In a malpractice lawsuit, the judge will instruct the jury to consider the client’s belief that they were being represented by the lawyer was reasonable, which established the existence of their professional relationship and the case would have merit, Freivogel explained.
By delineating early on in the business transaction who is not a represented client to the court’s satisfaction, the lawyer will be able to circumvent the malpractice suit, Freivogel said. “… and if you can show the person making the motion to disqualify [the lawyer] is not a current or former client then you will avoid a conflict of interest argument in most cases,” he noted.
Another rule to be aware of is ABA Rule 1.13 for a lawyer representing the entity as the client, such as a limited liability company, partnership or limited partnership, Freivogel described.
“It states, the general rule [is] that you declare you’re representing the entity. Your only client is the entity, not its owners, shareholders, its executives and so forth. It’s very easy to stray from that carelessly in the way in which you talk with other people who were involved. If you don’t want to represent individuals other than the entity itself, you need to say so and you need to say it in writing,” Freivogel said.
There is a waiver consent forms category at Freivogel’s website where users can view specific language to include as part of an engagement letter or conflict waiver, he said. A form for minority shareholders and directors is also contained in that category, which relates to a closely held entity with a small number of executives who may not have been present for the first meeting but are in the picture.
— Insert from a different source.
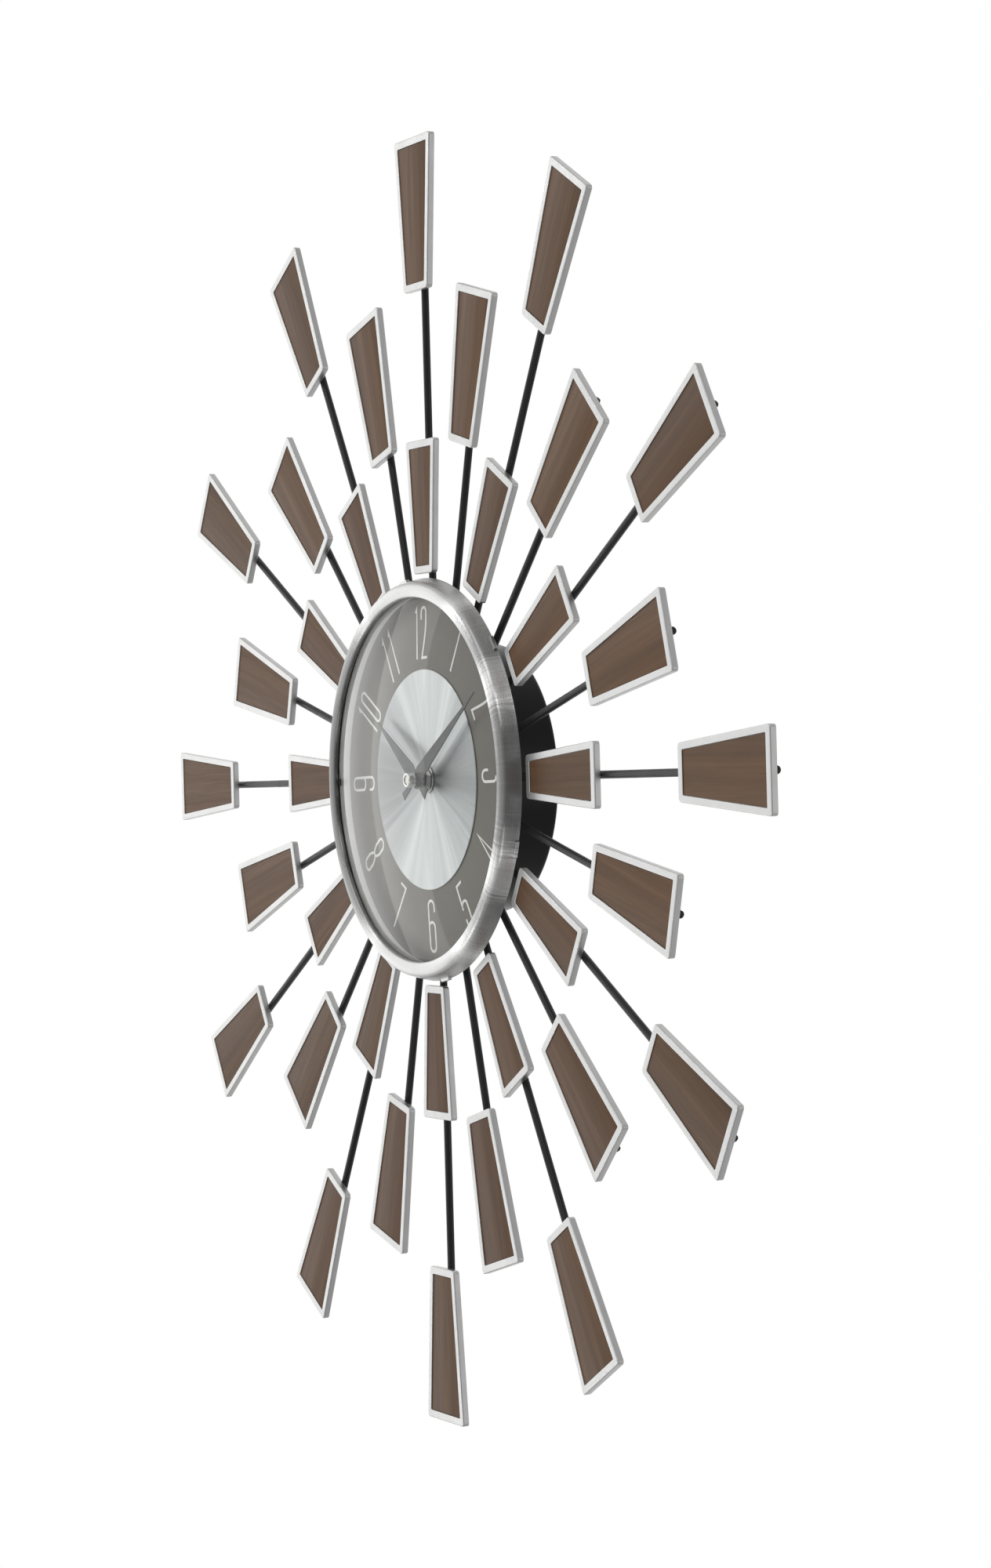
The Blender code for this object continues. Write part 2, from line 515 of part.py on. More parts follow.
third_pinion = rotated(gear_outline(THIRD_PINION_T, CENTRE_MODULE, 2), mesh_phase(THIRD_PINION_T, THIRD_DIRECTION + 180.0, True))
third = gear_outline(THIRD_T, THIRD_MODULE, 1)
wheel("third_wheel", acetal, THIRD_AT, [(third, 18.0, 19.0), (third_pinion, 15.8, 18.3)], (), 0.9, 16)

# A tooth of the motion wheel points straight at the knob's axis, so a space of the pinion faces it.
knob_turn = mesh_phase(KNOB_T, KNOB_DIRECTION + 180.0, True)
knob_pinion = rotated(gear_outline(KNOB_T, MOTION_MODULE, 2), knob_turn)
grip = []
for i in range(18):
    a = math.tau * i / 18
    grip += [(5.0 * math.cos(a - 0.1), 5.0 * math.sin(a - 0.1)), (5.0 * math.cos(a + 0.06), 5.0 * math.sin(a + 0.06)), (4.6 * math.cos(a + 0.17), 4.6 * math.sin(a + 0.17))]
knob = wheel("setting_knob", acetal, KNOB_AT, [(knob_pinion, 13.5, 15.0), (grip, 24.0, 29.5)], [(1.6, 14.5, 24.5)], 0.0, 24)
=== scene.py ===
import math

import bmesh
import bpy
from mathutils import Matrix, Vector


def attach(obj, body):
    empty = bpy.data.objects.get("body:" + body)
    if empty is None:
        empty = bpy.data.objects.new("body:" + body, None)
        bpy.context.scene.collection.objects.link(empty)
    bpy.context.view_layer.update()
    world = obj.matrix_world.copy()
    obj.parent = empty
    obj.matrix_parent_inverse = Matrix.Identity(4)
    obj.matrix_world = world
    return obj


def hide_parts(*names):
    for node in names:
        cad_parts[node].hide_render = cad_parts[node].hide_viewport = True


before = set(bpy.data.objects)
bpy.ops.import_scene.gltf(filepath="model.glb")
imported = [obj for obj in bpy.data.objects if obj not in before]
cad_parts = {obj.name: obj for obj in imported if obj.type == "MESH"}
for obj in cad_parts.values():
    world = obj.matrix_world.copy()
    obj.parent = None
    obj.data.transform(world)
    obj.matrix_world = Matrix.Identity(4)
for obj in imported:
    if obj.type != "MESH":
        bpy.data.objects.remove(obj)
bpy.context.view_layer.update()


scene = bpy.context.scene
scene.view_settings.view_transform = "Standard"
scene.view_settings.look = "None"
scene.view_settings.exposure = 0.0
scene.view_settings.gamma = 1.0

PANEL_PLANE = 35.2  # mm from the walnut panels' faces back to the wall
RAYS = 24


def y_of(depth):
    return (depth - PANEL_PLANE) / 1000.0


def polar(r, angle, depth):
    return (r * math.sin(angle) / 1000.0, y_of(depth), r * math.cos(angle) / 1000.0)


# ---------------------------------------------------------------- mesh tools


def mesh_of(name, verts, faces, sharp=32.0, closed=True):
    mesh = bpy.data.meshes.new(name)
    mesh.from_pydata(verts, [], faces)
    work = bmesh.new()
    work.from_mesh(mesh)
    bmesh.ops.remove_doubles(work, verts=work.verts, dist=1e-7)
    if closed:
        bmesh.ops.recalc_face_normals(work, faces=work.faces)
    work.to_mesh(mesh)
    work.free()
    for polygon in mesh.polygons:
        polygon.use_smooth = True
    mesh.set_sharp_from_angle(angle=math.radians(sharp))
    mesh.update()
    return mesh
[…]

“And there’s a real danger that if you have to pick up the phone and talk to one or several of them, they will think perhaps, reasonably or unreasonably, that you’re their lawyer and then, boy, that triggers the malpractice scenario and it triggers the conflict of interest scenario,” Freivogel said.
An additional area of where these ethical issues can result in conflict, Freivogel indicated, is with insurance defense work where the lawyer may be representing only the insured in some states or representing two clients, the insured and the insurance company where applicable, in other states.
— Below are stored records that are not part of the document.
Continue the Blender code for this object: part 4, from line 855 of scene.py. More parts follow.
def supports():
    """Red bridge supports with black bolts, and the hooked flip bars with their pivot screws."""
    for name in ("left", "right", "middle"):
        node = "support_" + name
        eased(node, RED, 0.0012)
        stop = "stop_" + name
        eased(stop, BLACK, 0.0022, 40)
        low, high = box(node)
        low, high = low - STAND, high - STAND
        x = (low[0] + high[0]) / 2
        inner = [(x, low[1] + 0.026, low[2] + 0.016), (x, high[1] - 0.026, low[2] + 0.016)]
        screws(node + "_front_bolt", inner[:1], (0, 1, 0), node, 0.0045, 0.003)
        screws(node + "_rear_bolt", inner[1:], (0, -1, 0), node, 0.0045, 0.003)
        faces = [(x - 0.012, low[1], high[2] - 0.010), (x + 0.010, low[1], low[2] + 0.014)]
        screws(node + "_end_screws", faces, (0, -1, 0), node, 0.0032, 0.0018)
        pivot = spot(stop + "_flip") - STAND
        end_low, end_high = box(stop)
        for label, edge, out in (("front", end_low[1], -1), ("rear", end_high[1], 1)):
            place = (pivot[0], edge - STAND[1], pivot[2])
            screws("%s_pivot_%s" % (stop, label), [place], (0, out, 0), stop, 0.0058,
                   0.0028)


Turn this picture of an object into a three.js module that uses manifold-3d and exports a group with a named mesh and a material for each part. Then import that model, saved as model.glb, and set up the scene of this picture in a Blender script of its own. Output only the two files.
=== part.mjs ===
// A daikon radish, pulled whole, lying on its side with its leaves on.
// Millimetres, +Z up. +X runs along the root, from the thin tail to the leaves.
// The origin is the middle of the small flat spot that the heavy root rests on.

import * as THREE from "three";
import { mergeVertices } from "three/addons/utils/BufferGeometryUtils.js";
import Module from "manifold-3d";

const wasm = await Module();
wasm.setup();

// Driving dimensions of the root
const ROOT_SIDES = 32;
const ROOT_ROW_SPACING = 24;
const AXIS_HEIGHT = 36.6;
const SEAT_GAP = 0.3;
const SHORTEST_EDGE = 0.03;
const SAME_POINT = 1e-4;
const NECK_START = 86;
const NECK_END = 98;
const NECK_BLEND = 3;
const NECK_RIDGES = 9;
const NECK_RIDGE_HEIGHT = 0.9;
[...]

Intellectual properties is another field that a patent lawyer may be representing a company generating numerous patents, Freivogel said. As a result, the attorney might work with the company’s individual who is primarily responsible for developing the idea or who has the idea to be implemented. He explained many companies have agreements with their employees stipulating any and all intellectual properties will become property of the employer or organization.
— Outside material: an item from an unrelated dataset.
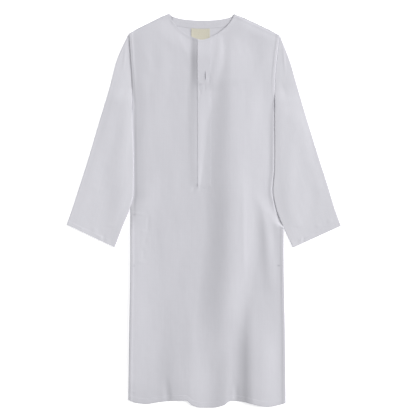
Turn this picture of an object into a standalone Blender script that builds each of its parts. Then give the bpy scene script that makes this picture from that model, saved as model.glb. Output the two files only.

“There are situations where the individual inventor may also reasonably believe that for some reason or another the way you’re conducting yourself that you’re his or her lawyer as well. And that can lead to problems later if there becomes friction for example between the company and the individual inventor and they need representation and so forth, and you have a conflict of interest situation,” Freivogel said.
Spahn spoke about how to proceed if it’s an unrepresented party who doesn’t have a lawyer and the possible awkwardness or uncertainty of legal counsel. ABA 4.2 rule in every state addresses limits on what the lawyer can do when the other person they need to speak with has an attorney, he said. ABA 4.2 rule applies at all times, even during the friendliest of business negotiations and transactions.
“You still have to follow 4.2 which says ‘that if the other side is with a lawyer, it’s not just a party, it’s a person, and the person has a lawyer on the matter, you have to talk to the lawyer. Unless the lawyer consents [to] you talking to the client,’” Spahn, who has lectured extensively on legal ethics and professionalism for more than 30 years, said.
As a practical matter in the transactional world, it may not be a big deal during the course of negotiations when everyone is speaking with each other without the lawyers present because everyone is friendly, according to Spahn.
“If things turn a little bit sour, then you might get into trouble for continuing to communicate with someone who has a lawyer. So be really careful with that,” Spahn said.
In a recent ethics opinion from Alaska, lawyers were required to receive consent each time when “replying-all” in an email where the other lawyer has “cc’d” their client, Spahn described.
Spahn proceeded to advise on how to deal with unrepresented persons and highlighted ABA Rule 4.3, the notice requirement and limitation of what can be discussed with the individual, he said.
The first part of Rule 4.3 states, “in dealing on behalf of a client with a person who is not represented by counsel, a lawyer shall not state or imply that the lawyer is disinterested. When the lawyer knows or reasonably should know that the unrepresented person misunderstands the lawyer’s role in the matter, the lawyer shall make reasonable efforts to correct the misunderstanding.”
“It’s always better to explain who you are or who you’re not, who you represent or who you don’t represent…” Spahn said.
The second section reads, “the lawyer shall not give legal advice to an unrepresented person, other than the advice to secure counsel, if the lawyer knows or reasonably should know that the interests of such a person are or have a reasonable possibility of being in conflict with the interests of the client.”
“So if you’re dealing with an adversary that doesn’t have a lawyer, you can’t give legal advice other than the advice to secure counsel. In fact, you can’t give any advice,” Spahn said.
Over the second half of the presentation, Freivogel and Spahn touched upon the professional codes of lawyers engaging in business with clients; ranging from buying into or receiving a stake in a client’s business or a transaction; serving on a client’s board of directors and how can an attorney separate their legal role from a fiduciary obligation; to negotiations, and how ethics rules limit flexibility for reaching an agreement.